Shopping Estate Sales: Honoring Legacies

Dreambox Discoveries has been taking a bit of a break for the first few months of 2017. But now we’re taking a break from our break to share this marvelous post from EstateSales.org.

It’s crammed with good details about turning your love for vintage into an actual business. That’s high on the list of what’s in my little box of dreams.

But what especially caught my eye were a couple of nuggets from Highfield Wild Rose and 510 Decor. They captured one of the things about estate sales that I love the most — something that transcends the simple fact of cool stuff and great bargains. They get into the heart of why it matters.

To quote Highfield Wild Rose:

If someone’s heirs are not interested in keeping things in the family, I can honor their collections in my own way. Even though my customers and I aren’t family, we can give people’s lifetime of collections a loving home and honor what made them happy.

And 510 Decor:

Estate sales offer a peek into someone else’s passions and lifestyle. I have found myself attracted to things that I may not have typically gravitated towards until being shown in a space where someone had displayed them with much love for those particular items.

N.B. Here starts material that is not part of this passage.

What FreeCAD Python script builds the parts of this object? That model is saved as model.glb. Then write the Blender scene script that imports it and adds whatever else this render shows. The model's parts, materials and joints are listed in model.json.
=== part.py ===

Indeed. In our relatively short estate sale shopping careers, Timothy and I have come upon a number of those collections or individual items that we feel compelled to acquire just because … well, they deserve to live on. Somebody clearly put so much love and care into these items. They can’t be allowed to just disappear.

The bunnies above are one example. All four of them were buried amid piles of “junk” in a basement, along with some patterns, templates, fabric and other lost remnants of their creation. The two on the left weren’t even together when I unearthed them, though clearly they’re meant as a pair.

The ones on the right came from elsewhere deep in the stacks.

Though they’re adorable, they’re not the type of thing that I would typically buy in a traditional setting. But at an estate sale, in the home where they were created, nurtured and loved … I couldn’t stand to see them just cast aside once the sale was over. So I brought them home. Along with a number of other items that their creator had crafted over the years.

The bunnies on the left now have a prominent place in our bedroom. The ones on the right, which have Christmasy attire, come out for the holidays.

Maybe I’ll try to sell them some day. Maybe I won’t. But at least I’ll know they have a home. And we’re honoring a legacy.